– Из вас получился хороший целитель, – сэр Йемлих закрыл книгу про способности членов ордена, – Думаю, такой бы и охотникам пригодился.

– Матушка всегда говорила, что я родился не в тот век, – к юноше сзади подошла женщина в белом фартуке, наклонилась к его уху и сказала что-то шепотом, – Прошу прощения, сэр Йемлих, нам нужно отлучиться.

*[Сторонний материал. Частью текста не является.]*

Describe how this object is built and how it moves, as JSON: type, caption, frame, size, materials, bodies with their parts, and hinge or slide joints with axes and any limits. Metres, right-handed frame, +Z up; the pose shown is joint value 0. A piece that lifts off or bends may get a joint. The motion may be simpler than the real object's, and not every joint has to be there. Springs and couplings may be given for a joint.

Провожая взглядом коллег, Эмиэль размышлял, что, во-первых, его ближайшие дни будут заняты собраниями по поводу необычных случаев кровавого пота у пациентов; во-вторых, что он взял всего десяток книг по интересующей его теме с многоэтажного шкафа, целиком посвященному охотникам и левиафанам; и, в третьих, если левиафаны исчезли, то кого он видел тогда в пещере?

Остывший пепел

22 агустия

Эмиэль задержался в столице сильнее, чем он думал: пару недель превратились в полгода. Но как только Коллегия Целителей столицы Боджиа отпустила его в дальнейшее путешествие, он решил, что вернуться в приятную деревню Дэрванти будет неплохой идеей: проведать своих новых знакомых; забрать книги, которые он оставил на хранение местному знахарю, чтобы тот закрывал дыры в обучении; да и просто неплохо провести время в компании добрых сельчан. Но чем ближе он подъезжал к пункту назначения, тем сильнее тревожилась его лошадь и тем сильнее он чувствовал беспокойство.

Но сильнее он чувствовал смрад смерти и жженного дерева.

Обугленные остовы домов торчали в небо, словно сломанные ребра, – молчаливые свидетели недавней трагедии. Деревня, когда-то полная жизни, теперь напоминала зияющую рану на лице земли. Запах гари, едкий и тяжелый, пропитал все вокруг, смешиваясь с горьковатым ароматом тлеющего дерева и пепла. Солнечный свет, пробиваясь сквозь клубы дыма, ложился на руины полосами, словно саваном, подчеркивая разруху и опустошение. И его лошадь отказывалась ехать дальше, вглубь места, которое потерпело беду.

Эмиэль оставляет кобылу на окраине, привязывая её к берёзе, а сам держит путь к центру деревни, аккуратно ступая по уже остывшей земле. Площадь, некогда сердце Дэрванти, теперь превратилась в поле битвы. Мощенные камни местами расколоты и выворочены, кое-где виднеются тёмные пятна – засохшая кровь, въевшаяся в пористую поверхность. Плетёные заборы, которые раньше окаймляли аккуратные огороды, лежат в беспорядке, превратившись в обугленные палки. Там и тут валяются обломки оружия: расколотые мечи, покореженные щиты, стрелы с опаленными перьями.

Посреди этого хаоса застыли последние отголоски сражения. Повсюду валяются тела. Некоторые лежат в неестественных позах; другие скомканы, словно брошенные куклы. Лица искажены ужасом и болью, глаза смотрят в пустоту, запечатлевшую последние мгновения их жизни. Запах крови и пота смешивается с тошнотворным запахом горелого мяса. На месте, где во время фестиваля была расположена сцена, теперь расположена виселица и на ней повешено несколько тел – все женские. К горлу Эмиэля подступает тошнота, когда он распознает смутные очертания Сильвы в одной из фигур.

Тишина, висящая над деревней, кажется зловещей, нарушаемой лишь потрескиванием догорающего дерева.

И свистом, который раздается с одной из ещё не разрушившихся крыш.

Он не успел поднять голову, как ему в лоб прилетела массивная обугленная коряга, тут же опрокидывая его затылком об землю. В глазах начало мутнеть и двоиться, а в ушах стоял звон, прерываемый чьим-то елейным голосом. Прежде, чем потерять сознание, он видит над собой кого-то в темной одежде и со светлым нимбом.

Очнулся он уже связанный в одном из сгоревших домов, на полу и со слезящимися от гари глазами. Верёвки крепко удерживали его запястья за спиной, а сам он был прислонен к стене лопатками – очень учтиво со стороны похитителя. У него получается разогнуться и осмотреться: его поместили в какой-то сарай, крыша которого уже сгорела, и над ним возвышалось только звёздное небо. Сколько времени он был в отключке? Точно несколько часов, потому что, когда он зашел в деревню, солнце было ещё высоко.